Increased Consumer Spending and Retail Sales
Despite the concerns over inflation, the retail sales figures in the U.S. grew 0.3% in January following a strong 0.8% increase just the previous month. This clearly shows that irrespective of higher prices and rising pressures of inflation, consumers still tend to spend more. Increased consumer spending explicitly showcased by these data releases benefitted e-commerce, sports goods, and home furnishing and improvement stores the most.
From such variance in consumer spending, it is evident that consumers tend to spend more selectively on purchases. While the sales of essential goods are having an upward boost, spending on luxury and high-value goods is steadily decreasing. This also shows the cost-conscious buying patterns of consumers at large. Last but not least, the threat of household debt is increasingly becoming a concern for consumer spending, especially because of the continuing interest rates.

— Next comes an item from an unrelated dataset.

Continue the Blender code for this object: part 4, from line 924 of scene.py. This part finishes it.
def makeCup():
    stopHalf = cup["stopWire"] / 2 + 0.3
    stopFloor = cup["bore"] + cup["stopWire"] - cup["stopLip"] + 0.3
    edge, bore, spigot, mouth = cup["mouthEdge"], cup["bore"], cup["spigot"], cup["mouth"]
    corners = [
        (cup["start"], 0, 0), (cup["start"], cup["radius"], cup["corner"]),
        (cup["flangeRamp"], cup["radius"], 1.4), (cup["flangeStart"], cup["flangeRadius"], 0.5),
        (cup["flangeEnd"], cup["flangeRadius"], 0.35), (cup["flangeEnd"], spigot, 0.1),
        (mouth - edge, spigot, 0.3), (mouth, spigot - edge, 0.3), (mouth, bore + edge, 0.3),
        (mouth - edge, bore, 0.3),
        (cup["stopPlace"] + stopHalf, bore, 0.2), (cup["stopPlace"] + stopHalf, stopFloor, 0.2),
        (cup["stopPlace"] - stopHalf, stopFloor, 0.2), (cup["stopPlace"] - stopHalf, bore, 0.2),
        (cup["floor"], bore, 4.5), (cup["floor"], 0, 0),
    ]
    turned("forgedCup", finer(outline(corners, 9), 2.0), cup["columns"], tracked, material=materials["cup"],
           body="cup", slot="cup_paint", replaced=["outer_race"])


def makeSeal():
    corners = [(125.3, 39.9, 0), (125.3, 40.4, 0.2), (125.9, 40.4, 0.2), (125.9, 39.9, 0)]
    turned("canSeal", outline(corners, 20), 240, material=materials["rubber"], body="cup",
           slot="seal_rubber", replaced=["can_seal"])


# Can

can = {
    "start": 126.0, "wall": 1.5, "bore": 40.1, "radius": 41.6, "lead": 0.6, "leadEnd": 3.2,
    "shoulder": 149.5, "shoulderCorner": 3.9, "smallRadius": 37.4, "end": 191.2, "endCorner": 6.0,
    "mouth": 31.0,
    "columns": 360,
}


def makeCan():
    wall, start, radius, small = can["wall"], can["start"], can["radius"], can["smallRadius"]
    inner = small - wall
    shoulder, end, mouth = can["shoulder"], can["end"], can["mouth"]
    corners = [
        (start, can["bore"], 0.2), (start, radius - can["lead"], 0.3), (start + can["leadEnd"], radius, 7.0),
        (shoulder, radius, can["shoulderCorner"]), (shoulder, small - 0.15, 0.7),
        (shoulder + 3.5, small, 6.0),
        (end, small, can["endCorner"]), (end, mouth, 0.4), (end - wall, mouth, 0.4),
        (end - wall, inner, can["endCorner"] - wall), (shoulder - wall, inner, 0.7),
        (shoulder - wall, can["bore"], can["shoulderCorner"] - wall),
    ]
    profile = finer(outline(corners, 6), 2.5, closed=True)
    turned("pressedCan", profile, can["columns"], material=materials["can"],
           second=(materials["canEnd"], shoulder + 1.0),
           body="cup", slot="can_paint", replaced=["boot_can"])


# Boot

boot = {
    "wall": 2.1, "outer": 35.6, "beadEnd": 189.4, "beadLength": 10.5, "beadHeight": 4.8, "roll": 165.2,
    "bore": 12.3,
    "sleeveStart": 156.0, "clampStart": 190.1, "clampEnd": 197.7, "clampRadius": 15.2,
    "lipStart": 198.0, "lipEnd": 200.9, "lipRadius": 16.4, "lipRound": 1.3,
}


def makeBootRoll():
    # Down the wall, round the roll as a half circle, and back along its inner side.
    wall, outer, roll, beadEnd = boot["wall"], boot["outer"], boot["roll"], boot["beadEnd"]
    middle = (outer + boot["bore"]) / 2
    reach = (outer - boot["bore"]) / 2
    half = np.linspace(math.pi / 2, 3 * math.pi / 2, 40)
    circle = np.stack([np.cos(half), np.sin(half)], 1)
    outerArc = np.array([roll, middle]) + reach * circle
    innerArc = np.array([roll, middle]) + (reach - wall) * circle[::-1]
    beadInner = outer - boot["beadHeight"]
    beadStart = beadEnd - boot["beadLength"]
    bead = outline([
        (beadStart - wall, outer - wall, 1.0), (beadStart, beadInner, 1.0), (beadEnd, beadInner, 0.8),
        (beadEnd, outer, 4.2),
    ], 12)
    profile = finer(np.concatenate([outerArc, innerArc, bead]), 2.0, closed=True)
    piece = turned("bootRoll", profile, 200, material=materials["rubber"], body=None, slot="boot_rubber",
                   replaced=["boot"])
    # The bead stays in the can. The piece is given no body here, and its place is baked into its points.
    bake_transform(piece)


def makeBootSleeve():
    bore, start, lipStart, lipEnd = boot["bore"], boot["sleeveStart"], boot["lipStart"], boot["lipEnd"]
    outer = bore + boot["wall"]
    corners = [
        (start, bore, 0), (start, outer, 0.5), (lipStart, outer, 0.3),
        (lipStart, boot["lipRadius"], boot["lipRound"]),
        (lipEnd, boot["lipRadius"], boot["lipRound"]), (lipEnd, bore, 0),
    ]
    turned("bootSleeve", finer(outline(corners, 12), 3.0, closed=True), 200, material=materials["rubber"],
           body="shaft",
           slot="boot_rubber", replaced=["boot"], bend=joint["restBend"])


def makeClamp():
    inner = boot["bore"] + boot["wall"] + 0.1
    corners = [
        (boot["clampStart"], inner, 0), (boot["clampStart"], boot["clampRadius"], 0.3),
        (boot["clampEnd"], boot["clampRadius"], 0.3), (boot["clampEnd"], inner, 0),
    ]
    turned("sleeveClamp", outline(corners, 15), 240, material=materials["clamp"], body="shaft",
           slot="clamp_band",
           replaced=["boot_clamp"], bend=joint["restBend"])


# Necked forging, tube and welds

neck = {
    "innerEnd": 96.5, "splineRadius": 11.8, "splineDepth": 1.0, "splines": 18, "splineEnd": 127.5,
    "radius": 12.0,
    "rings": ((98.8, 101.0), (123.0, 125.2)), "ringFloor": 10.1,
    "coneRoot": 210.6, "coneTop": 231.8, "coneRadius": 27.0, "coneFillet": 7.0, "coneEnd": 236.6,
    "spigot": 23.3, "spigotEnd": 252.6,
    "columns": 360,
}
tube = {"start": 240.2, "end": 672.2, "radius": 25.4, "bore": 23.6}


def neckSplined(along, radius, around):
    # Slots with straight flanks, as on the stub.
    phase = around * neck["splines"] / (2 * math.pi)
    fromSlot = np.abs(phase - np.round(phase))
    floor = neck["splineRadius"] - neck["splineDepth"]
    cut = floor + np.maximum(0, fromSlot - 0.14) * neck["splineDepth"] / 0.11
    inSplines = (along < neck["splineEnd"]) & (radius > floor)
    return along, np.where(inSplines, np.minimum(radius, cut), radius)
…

Positive Signals from the Employment Market
The employment market as per the latest released data, has defied expectations and the number of jobless people has fallen to 213,000 in February. This clearly shows that businesses are not opting for layoffs.

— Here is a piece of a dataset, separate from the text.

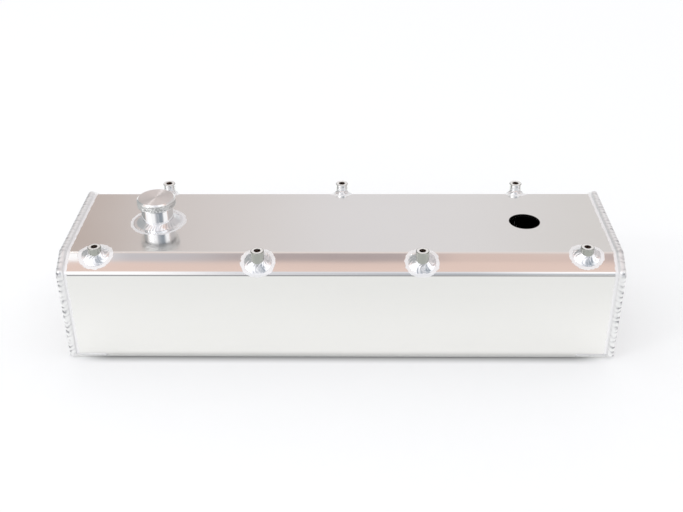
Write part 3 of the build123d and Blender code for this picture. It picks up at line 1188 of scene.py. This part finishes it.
def makeRoom():
    world = bpy.data.worlds.new("studio room")
    bpy.context.scene.world = world
    world.use_nodes = True
    tree = world.node_tree
    tree.nodes.clear()
    around = tree.nodes.new("ShaderNodeTexCoord").outputs["Generated"]
    x, y, z = splitPlace(tree, around)
    # angle over the top from the front horizon, in degrees
    over = maths(tree, "ARCTAN2", z, times(tree, y, -1.0))
    over = times(tree, over, 180 / math.pi)
    farOut = maths(tree, "ABSOLUTE", x)

    def band(name):
        low, lowSoft, high, highSoft = room[name]
        rise = ease(tree, over, low - lowSoft, low + lowSoft)
        fall = ease(tree, over, high - highSoft, high + highSoft, 1.0, 0.0)
        return times(tree, rise, fall)

    def edge(name):
        return ease(tree, x, *room[name])

    aside = ease(tree, farOut, *room["aside"])
    colour = room["base"]
    for height in ("front", "low"):
        tone = blendColour(tree, aside, room[height + "Middle"], room[height + "Sides"])
        colour = blendColour(tree, band(height + "Band"), colour, tone)
    right = times(tree, edge("dimRightStart"), edge("dimRightEnd"))
    middle = times(tree, edge("dimMiddleStart"), edge("dimMiddleEnd"))
    dim = times(tree, band("dimBand"), maths(tree, "MAXIMUM", right, middle))
    colour = blendColour(tree, dim, colour, room["dim"])
    colour = blendColour(tree, band("warmBand"), colour, room["warm"])
    mauve = blendColour(tree, edge("mauveTurn"), room["mauveLeft"], room["mauve"])
    share = plus(tree, edge("mauveFade"), edge("mauveReturn"))
    colour = blendColour(tree, times(tree, band("mauveBand"), share), colour, mauve)
    glint = times(tree, band("glintBand"), edge("glintEnd"))
    colour = blendColour(tree, glint, colour, room["frontSides"])
    colour = blendColour(tree, band("overheadBand"), colour, room["overhead"])
    back = tree.nodes.new("ShaderNodeValToRGB")
    width = 2 * room["backHalf"]
    tree.links.new(maths(tree, "MULTIPLY_ADD", x, 1 / width, 0.5), back.inputs["Fac"])
    stops = back.color_ramp.elements
    while len(stops) < len(room["back"]):
        stops.new(0.5)
    for stop, (across, shown) in zip(stops, room["back"]):
        stop.position = (across + room["backHalf"]) / width
        stop.color = (*shown, 1.0)
    colour = blendColour(tree, band("backBand"), colour, back.outputs["Color"])
    sides = blendColour(tree, ease(tree, x, -0.1, 0.1), room["sideLeft"], room["sideRight"])
    behind = ease(tree, y, -0.05, 0.05)
    behind = times(tree, behind, ease(tree, farOut, *room["sideStart"]))
    colour = blendColour(tree, behind, colour, sides)
    aim = addNode(tree, "ShaderNodeVectorMath", operation="DOT_PRODUCT")
    tree.links.new(around, aim.inputs[0])
    aim.inputs[1].default_value = room["lampAim"]
    colour = blendColour(tree, ease(tree, aim.outputs["Value"], *room["lampEdge"]), colour, room["lamp"])
    # the tones are what the metal mirrors; matt surfaces get a plain even light
    seen = tree.nodes.new("ShaderNodeLightPath")
    colour = blendColour(tree, seen.outputs["Is Glossy Ray"], room["even"], colour)
    colour = blendColour(tree, seen.outputs["Is Camera Ray"], colour, (1.0, 1.0, 1.0))
    light = tree.nodes.new("ShaderNodeBackground")
    tree.links.new(colour, light.inputs["Color"])
    out = tree.nodes.new("ShaderNodeOutputWorld")
    tree.links.new(light.outputs[0], out.inputs["Surface"])


makeRoom()

keyLamp = {
    "towards": (-0.643, -0.472, 0.6),
    "distance": 2.2,
    "aimHeight": 0.06,
    "size": 0.45,
    "watts": 4.0,
}


def makeLamp():
    data = bpy.data.lights.new("soft key", "AREA")
    data.size = keyLamp["size"]
    data.energy = keyLamp["watts"]
    lamp = bpy.data.objects.new("soft key", data)
    bpy.context.scene.collection.objects.link(lamp)
    towards = Vector(keyLamp["towards"]).normalized()
    lamp.location = Vector((0.0, 0.0, keyLamp["aimHeight"])) + towards * keyLamp["distance"]
    lamp.rotation_euler = towards.to_track_quat("Z", "Y").to_euler()


makeLamp()
print("studio lit")

# Camera: where the photograph was taken from, in degrees, with its focal length in pixels
viewpoint = {
    "place": (0.0172, -0.8768, 0.5928),
    "yaw": -1.11,
    "pitch": 30.85,
    "roll": -0.53,
    "focal": 994.7,
    "imageWidth": 683,
}


def makeCamera():
    yaw, pitch, roll = (math.radians(viewpoint[k]) for k in ("yaw", "pitch", "roll"))
    ahead = Vector((math.sin(yaw) * math.cos(pitch), math.cos(yaw) * math.cos(pitch), -math.sin(pitch)))
    right = Vector((math.cos(yaw), -math.sin(yaw), 0.0))
    up = right.cross(ahead)
    across = math.cos(roll) * right + math.sin(roll) * up
    upright = -math.sin(roll) * right + math.cos(roll) * up
    data = bpy.data.cameras.new("photo view")
    data.sensor_width = 36.0
    data.lens = viewpoint["focal"] / viewpoint["imageWidth"] * data.sensor_width
    data.clip_start, data.clip_end = 0.02, 60.0
    camera = bpy.data.objects.new("photo view", data)
    bpy.context.scene.collection.objects.link(camera)
    turned = Matrix((across, upright, -ahead)).transposed().to_4x4()
    camera.matrix_world = Matrix.Translation(Vector(viewpoint["place"])) @ turned
    bpy.context.scene.camera = camera


makeCamera()
bpy.context.scene.view_settings.view_transform = "Standard"

print("scene ready")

On the downside, the growth of wages has reduced a little. The moderate wage growth in turn is likely to ease the inflation pressure to a certain extent.
A Quick Recap of the Most Affected Sectors
Not all sectors share the bruises and burns of these new data releases in the same way. While some sectors are likely to experience positive outcomes, there are others to struggle with negative indicators.
When it comes to the housing and real estate sector, higher mortgage rates can negatively impact home purchases creating further constraints on the demand and supply in the real estate sector. In the case of essential retail and consumer goods, there is a strong signal for better performance, but spending on high-value goods and luxury items can slow down. This can impact brands relying heavily on consumers from middle-income and upper-income groups.
Increased bond yields can slow down demand for tech stocks, particularly ones dependent heavily on institutional funding and venture capital for expanding to new markets and tech niches. Increased pricing for energies and raw materials in the manufacturing sector is imminent as inventory costs are increasing, as per the PPI data, released this month.
Ending Notes
Whatever outcome we come across following the release of the latest CPI, PPI, unemployment, and retail sales data showcases the complexity of an economic situation. The vulnerabilities to inflation remain a constant constraint resulting in continuous delaying of the interest rate cut by the Federal Reserve. While investors and traders continuously need to adjust to this emerging reality, the market volatility is not going to fade away anytime soon.